** Written instruction **
Below are some entries. Copy each line that holds the string "with".
· · · · ·
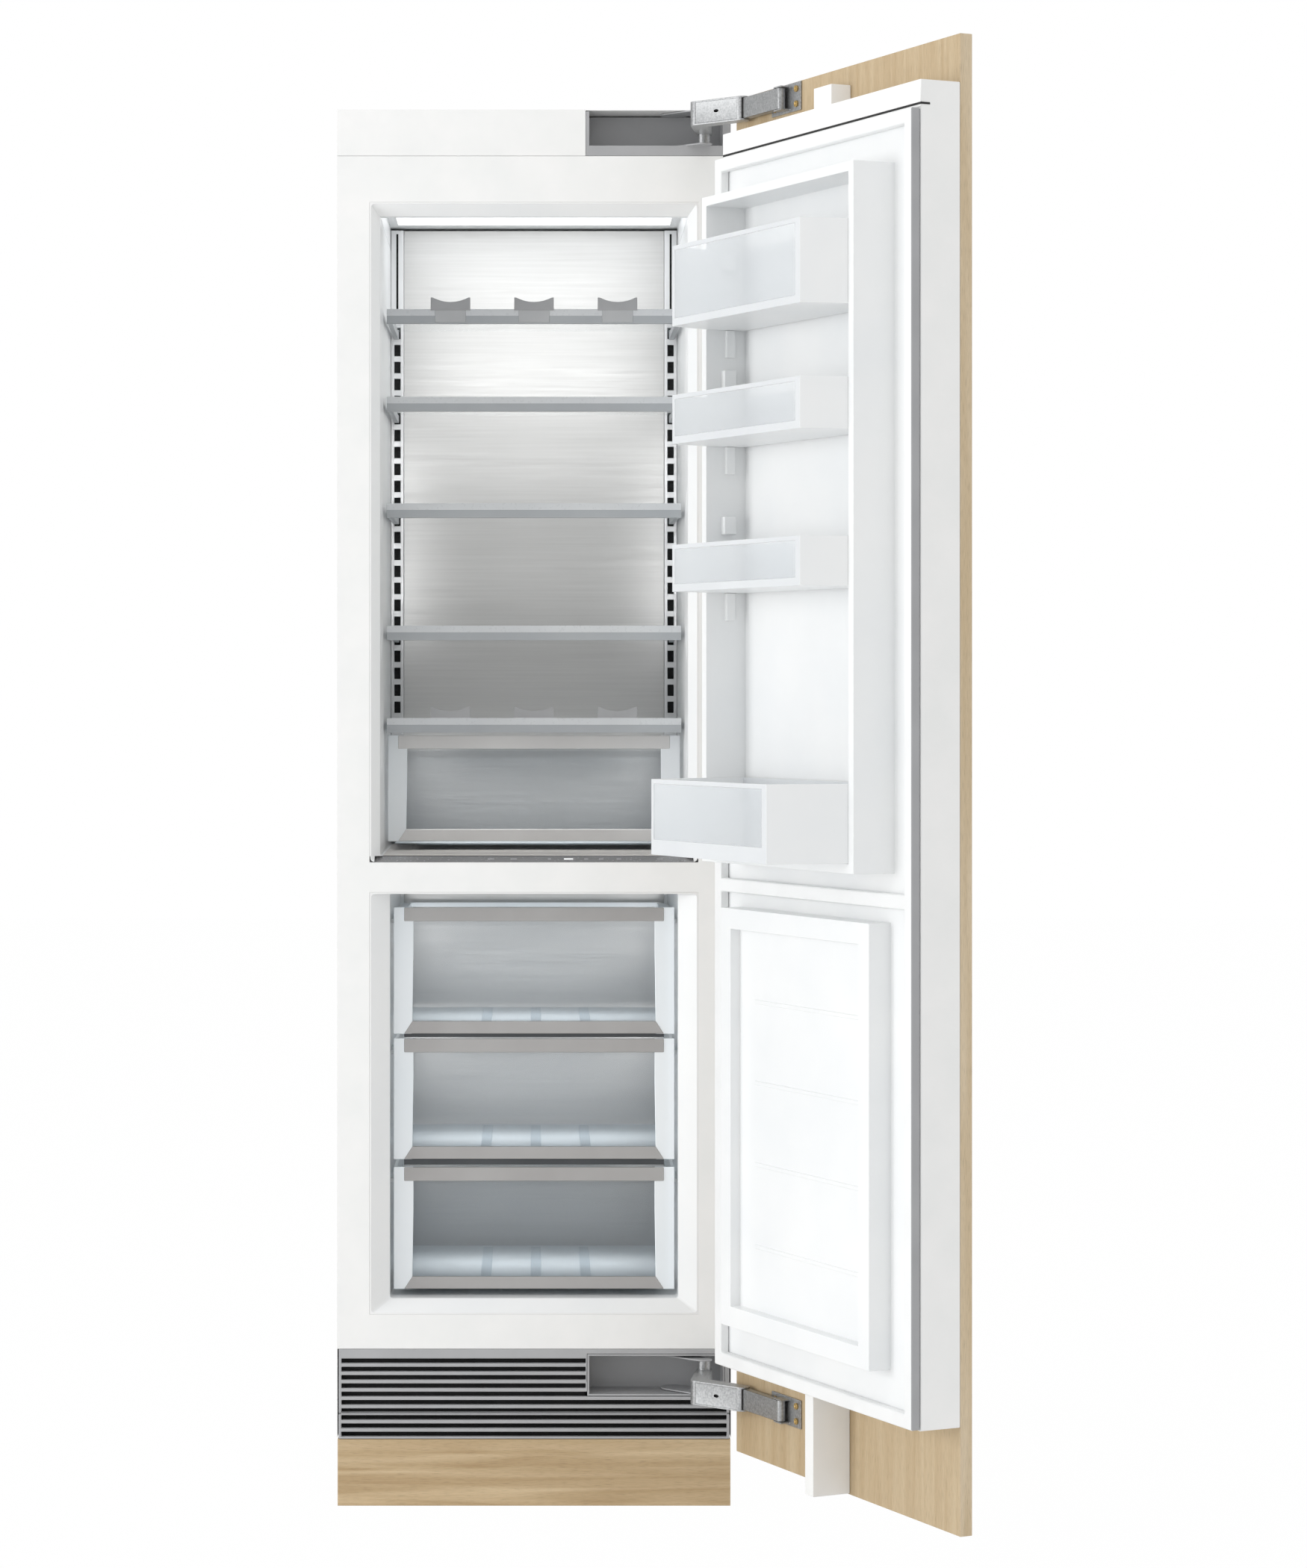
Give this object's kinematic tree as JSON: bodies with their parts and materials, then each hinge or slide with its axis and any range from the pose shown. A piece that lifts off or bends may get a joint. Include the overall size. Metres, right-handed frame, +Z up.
{
  "type": "column refrigerator",
  "caption": "Tall built-in column refrigerator and freezer with an oak overlay door on folding hinges, glass shelves, door bins and freezer drawers.",
  "frame": {"origin": "floor, on the middle plane of the cabinet, under the plane of its front frame", "axes": "+X to the right seen from the front, +Y into the cabinet, +Z up; the door stands open in front at negative Y"},
  "size_m": [0.8942, 1.2459, 2.134],
  "materials": {
    "white_steel": "satin white powder coat",
    "liner_white": "moulded white, slight sheen",
    "foam_yellow": "rigid foam, matt",
    "oak_veneer": "light oak, clear matt lacquer",
    "hinge_steel": "bright zinc plated steel",
    "hinge_box_gray": "gray satin coat",
    "grille_gray": "gray satin coat",
    "back_steel": "brushed stainless steel",
    "control_glass": "dark gloss touch strip",
    "lamp_white": "opal light diffuser",
    "shelf_trim": "cool gray moulding",
    "shelf_glass": "clear toughened glass",
    "drawer_clear": "clear moulded plastic with a cool tint",
    "bin_clear": "clear moulded plastic with a cool tint",
    "gasket_gray": "soft gray vinyl seal",
    "zinc_sheet": "galvanised sheet",
    "black_metal": "black satin coat",
    "coil_aluminium": "plain fins",
    "fan_black": "moulded black",
    "roller_rubber": "black rubber",
    "foot_zinc": "zinc plated steel"
  },
  "bodies": {
    "cabinet": {"casing_wrapper": "white_steel", "base_pan": "zinc_sheet", "foam_insulation": "foam_yellow", "front_frame": "white_steel", "top_fascia": "white_steel", "control_panel": "control_glass", "upper_liner": "liner_white", "lower_liner": "liner_white", "steel_back_wall": "back_steel", "shelf_track_left": "liner_white", "shelf_track_right": "liner_white", "ceiling_light": "lamp_white", "side_lights_left": "lamp_white", "side_lights_right": "lamp_white", "shelf_frame_1": "shelf_trim", "shelf_frame_2": "shelf_trim", "shelf_frame_3": "shelf_trim", "shelf_frame_4": "shelf_trim", "shelf_frame_5": "shelf_trim", "shelf_glass_1": "shelf_glass", "shelf_glass_2": "shelf_glass", "shelf_glass_3": "shelf_glass", "shelf_glass_4": "shelf_glass", "shelf_glass_5": "shelf_glass", "upper_grille": "grille_gray", "kick_grille": "grille_gray", "toe_kick": "oak_veneer", "front_leg_left": "foot_zinc", "front_leg_right": "foot_zinc", "compressor": "black_metal", "condenser": "black_metal", "evaporator": "coil_aluminium", "hinge_box_top": "hinge_box_gray", "hinge_box_bottom": "hinge_box_gray"},
    "door": {"oak_panel": "oak_veneer", "door_shell": "white_steel", "door_foam": "foam_yellow", "door_liner": "liner_white", "door_gasket": "gasket_gray", "door_bin_1": "bin_clear", "door_bin_2": "bin_clear", "door_bin_3": "bin_clear", "door_bin_4": "bin_clear", "hinge_bracket_top": "hinge_steel", "hinge_bracket_bottom": "hinge_steel"},
    "hinge_arms": {"hinge_arm_top": "hinge_steel", "hinge_arm_bottom": "hinge_steel"},
    "hinge_links": {"hinge_link_top": "hinge_steel", "hinge_link_bottom": "hinge_steel"},
    "crisper": {"crisper_tray": "drawer_clear", "crisper_front": "drawer_clear"},
    "drawer_1": {"drawer_1_tray": "drawer_clear", "drawer_1_front": "drawer_clear"},
    "drawer_2": {"drawer_2_tray": "drawer_clear", "drawer_2_front": "drawer_clear"},
    "drawer_3": {"drawer_3_tray": "drawer_clear", "drawer_3_front": "drawer_clear"},
    "condenser_fan": {"condenser_fan": "fan_black"},
    "evaporator_fan": {"evaporator_fan": "fan_black"},
    "rear_rollers": {"rear_rollers": "roller_rubber"}
  },
  "joints": [
    {"name": "door_swing", "type": "hinge", "parent": "cabinet", "child": "door", "pos_m": [0.33204, -0.10031, 0], "axis": [0, 0, 1], "range_deg": [-115, 0]},
    {"name": "hinge_arm_turn", "type": "hinge", "parent": "cabinet", "child": "hinge_arms", "pos_m": [0.26, -0.008, 0], "axis": [0, 0, 1], "range_deg": [-121, 0]},
    {"name": "hinge_link_turn", "type": "hinge", "parent": "door", "child": "hinge_links", "pos_m": [0.3614, -0.24776, 0], "axis": [0, 0, 1], "range_deg": [0, 131]},
    {"name": "crisper_slide", "type": "slide", "parent": "cabinet", "child": "crisper", "axis": [0, -1, 0], "range_m": [0, 0.28]},
    {"name": "drawer_1_slide", "type": "slide", "parent": "cabinet", "child": "drawer_1", "axis": [0, -1, 0], "range_m": [0, 0.33]},
    {"name": "drawer_2_slide", "type": "slide", "parent": "cabinet", "child": "drawer_2", "axis": [0, -1, 0], "range_m": [0, 0.33]},
    {"name": "drawer_3_slide", "type": "slide", "parent": "cabinet", "child": "drawer_3", "axis": [0, -1, 0], "range_m": [0, 0.33]},
    {"name": "condenser_fan_spin", "type": "hinge", "parent": "cabinet", "child": "condenser_fan", "pos_m": [-0.11, 0.12, 0.1313], "axis": [0, 1, 0], "continuous": true},
    {"name": "evaporator_fan_spin", "type": "hinge", "parent": "cabinet", "child": "evaporator_fan", "pos_m": [0, 0.48, 1.4], "axis": [0, 1, 0], "continuous": true},
    {"name": "roller_spin", "type": "hinge", "parent": "cabinet", "child": "rear_rollers", "pos_m": [0, 0.49, 0.02], "axis": [1, 0, 0], "continuous": true}
  ],
  "couplings": [
    {"joint": "hinge_arm_turn", "follows": "door_swing", "ratio": 1.0455},
    {"joint": "hinge_link_turn", "follows": "door_swing", "ratio": -1.1324}
  ]
}
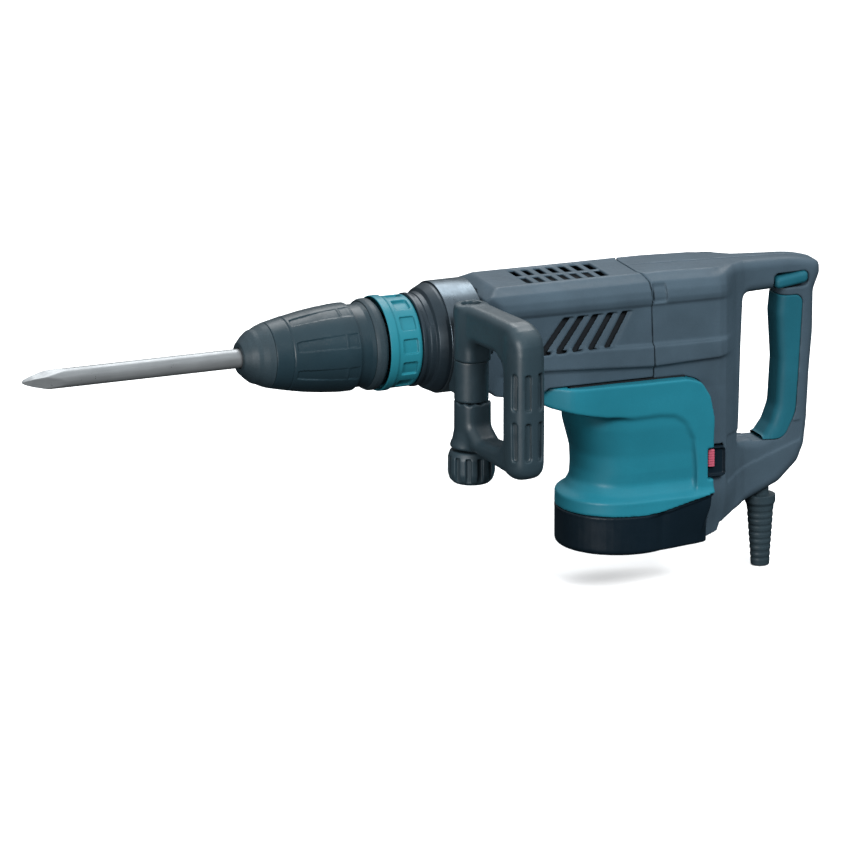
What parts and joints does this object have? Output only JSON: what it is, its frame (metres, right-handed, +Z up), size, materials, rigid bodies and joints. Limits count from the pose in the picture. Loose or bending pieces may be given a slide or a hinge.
{
  "type": "electric demolition hammer",
  "caption": "L-shaped electric demolition hammer with a bull-point chisel in a sliding-sleeve chuck, swinging side handle, vertical motor and rear D-handle.",
  "frame": {"origin": "centre of the flat underside of the motor's end cover, on the motor's axis", "axes": "+Z up the motor axis; -X along the hammer axis towards the chisel point, +X towards the rear D-handle; -Y is the side with the side handle"},
  "size_m": [0.7945, 0.2378, 0.3062],
  "materials": {
    "dark_casing": "fine textured moulded",
    "teal_casing": "satin moulded",
    "black_rubber": "matte",
    "teal_rubber": "soft matte",
    "bright_steel": "ground",
    "dark_steel": "gunmetal, semi-gloss",
    "dark_alloy": "dark painted casting, semi-gloss",
    "cast_aluminium": "as cast",
    "copper": "turned copper",
    "laminated_iron": "laminated",
    "carbon": "pressed carbon",
    "bronze": "cast",
    "red_lens": "clear red"
  },
  "bodies": {
    "hammer_body": {"front_cover": "dark_casing", "motor_end_cover": "dark_casing", "rear_housing_left": "dark_casing", "rear_housing_right": "dark_casing", "lamp_holder": "dark_casing", "brush_holder_left": "dark_casing", "brush_holder_right": "dark_casing", "switch_module": "dark_casing", "controller": "dark_casing", "cord_clamp": "dark_casing", "motor_housing": "teal_casing", "cord_guard": "black_rubber", "handle_grip": "teal_rubber", "cylinder": "bright_steel", "holder_bearing": "bright_steel", "crank_bearing": "bright_steel", "upper_bearing": "bright_steel", "lower_bearing": "bright_steel", "end_cover_screw_1": "bright_steel", "end_cover_screw_2": "bright_steel", "end_cover_screw_3": "bright_steel", "end_cover_screw_4": "bright_steel", "barrel": "dark_alloy", "crankcase": "cast_aluminium", "bearing_plate": "cast_aluminium", "stator": "laminated_iron", "carbon_brush_left": "carbon", "carbon_brush_right": "carbon", "indicator_lens": "red_lens"},
    "tool_holder": {"tool_holder": "bright_steel", "nose_cap": "black_rubber", "neck_sleeve": "dark_casing", "neck_bead": "black_rubber", "release_spring": "bright_steel"},
    "change_ring": {"change_ring": "teal_casing"},
    "release_cover": {"release_cover": "dark_casing", "locking_collar": "bright_steel"},
    "upper_segment": {"lock_segment_upper": "bright_steel"},
    "lower_segment": {"lock_segment_lower": "bright_steel"},
    "chisel": {"chisel": "bright_steel"},
    "impact_bolt": {"impact_bolt": "bright_steel"},
    "striker": {"striker": "bright_steel"},
    "piston": {"piston": "bright_steel", "piston_pin": "bright_steel"},
    "connecting_rod": {"connecting_rod": "bronze"},
    "crank": {"crank_shaft": "bright_steel", "crank_gear": "bright_steel"},
    "armature": {"armature_shaft": "bright_steel", "armature_core": "laminated_iron", "commutator": "copper", "cooling_fan": "dark_casing"},
    "handle_clamp": {"clamp_band": "dark_steel", "clamp_bolt": "dark_steel"},
    "side_handle": {"side_handle": "dark_casing"},
    "clamp_nut": {"clamp_nut": "dark_casing"},
    "switch_lever": {"switch_lever": "teal_rubber"}
  },
  "joints": [
    {"name": "holder_turn", "type": "hinge", "parent": "hammer_body", "child": "tool_holder", "pos_m": [-0.3, 0, 0.215], "axis": [1, 0, 0], "continuous": true},
    {"name": "ring_shift", "type": "slide", "parent": "tool_holder", "child": "change_ring", "axis": [-1, 0, 0], "range_m": [0, 0.006]},
    {"name": "cover_slide", "type": "slide", "parent": "tool_holder", "child": "release_cover", "axis": [1, 0, 0], "range_m": [0, 0.012], "stiffness_N_per_m": 500, "springref_m": -0.01},
    {"name": "upper_segment_lift", "type": "slide", "parent": "tool_holder", "child": "upper_segment", "axis": [0, 0, 1], "range_m": [0, 0.003]},
    {"name": "lower_segment_lift", "type": "slide", "parent": "tool_holder", "child": "lower_segment", "axis": [0, 0, -1], "range_m": [0, 0.003]},
    {"name": "chisel_play", "type": "slide", "parent": "tool_holder", "child": "chisel", "axis": [-1, 0, 0], "range_m": [0, 0.012]},
    {"name": "bolt_play", "type": "slide", "parent": "tool_holder", "child": "impact_bolt", "axis": [-1, 0, 0], "range_m": [0, 0.003]},
    {"name": "striker_stroke", "type": "slide", "parent": "hammer_body", "child": "striker", "axis": [-1, 0, 0], "range_m": [0, 0.014]},
    {"name": "piston_stroke", "type": "slide", "parent": "hammer_body", "child": "piston", "axis": [-1, 0, 0], "range_m": [0, 0.03]},
    {"name": "rod_swing", "type": "hinge", "parent": "piston", "child": "connecting_rod", "pos_m": [-0.103, 0, 0.215], "axis": [0, 0, 1], "range_deg": [-10, 10]},
    {"name": "motor_turn", "type": "hinge", "parent": "hammer_body", "child": "armature", "pos_m": [0, 0, 0.1], "axis": [0, 0, 1], "continuous": true},
    {"name": "crank_turn", "type": "hinge", "parent": "hammer_body", "child": "crank", "pos_m": [-0.043, 0, 0.17], "axis": [0, 0, 1], "continuous": true},
    {"name": "handle_swing", "type": "hinge", "parent": "hammer_body", "child": "handle_clamp", "pos_m": [-0.17, 0, 0.215], "axis": [1, 0, 0], "continuous": true},
    {"name": "handle_pivot", "type": "hinge", "parent": "handle_clamp", "child": "side_handle", "pos_m": [-0.1765, -0.071, 0.19], "axis": [0, 0, 1], "range_deg": [-65, 40]},
    {"name": "nut_turn", "type": "hinge", "parent": "handle_clamp", "child": "clamp_nut", "pos_m": [-0.1765, -0.071, 0.11], "axis": [0, 0, 1], "continuous": true},
    {"name": "switch_slide", "type": "slide", "parent": "hammer_body", "child": "switch_lever", "axis": [0, 1, 0], "range_m": [0, 0.004]}
  ],
  "couplings": [
    {"joint": "upper_segment_lift", "follows": "cover_slide", "ratio": 0.25},
    {"joint": "lower_segment_lift", "follows": "cover_slide", "ratio": 0.25},
    {"joint": "crank_turn", "follows": "motor_turn", "ratio": -0.22222}
  ]
}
· · · · ·
** Response **
Give this object's kinematic tree as JSON: bodies with their parts and materials, then each hinge or slide with its axis and any range from the pose shown. A piece that lifts off or bends may get a joint. Include the overall size. Metres, right-handed frame, +Z up.
  "caption": "Tall built-in column refrigerator and freezer with an oak overlay door on folding hinges, glass shelves, door bins and freezer drawers.",
    "drawer_clear": "clear moulded plastic with a cool tint",
    "bin_clear": "clear moulded plastic with a cool tint",
  "caption": "L-shaped electric demolition hammer with a bull-point chisel in a sliding-sleeve chuck, swinging side handle, vertical motor and rear D-handle.",
  "frame": {"origin": "centre of the flat underside of the motor's end cover, on the motor's axis", "axes": "+Z up the motor axis; -X along the hammer axis towards the chisel point, +X towards the rear D-handle; -Y is the side with the side handle"},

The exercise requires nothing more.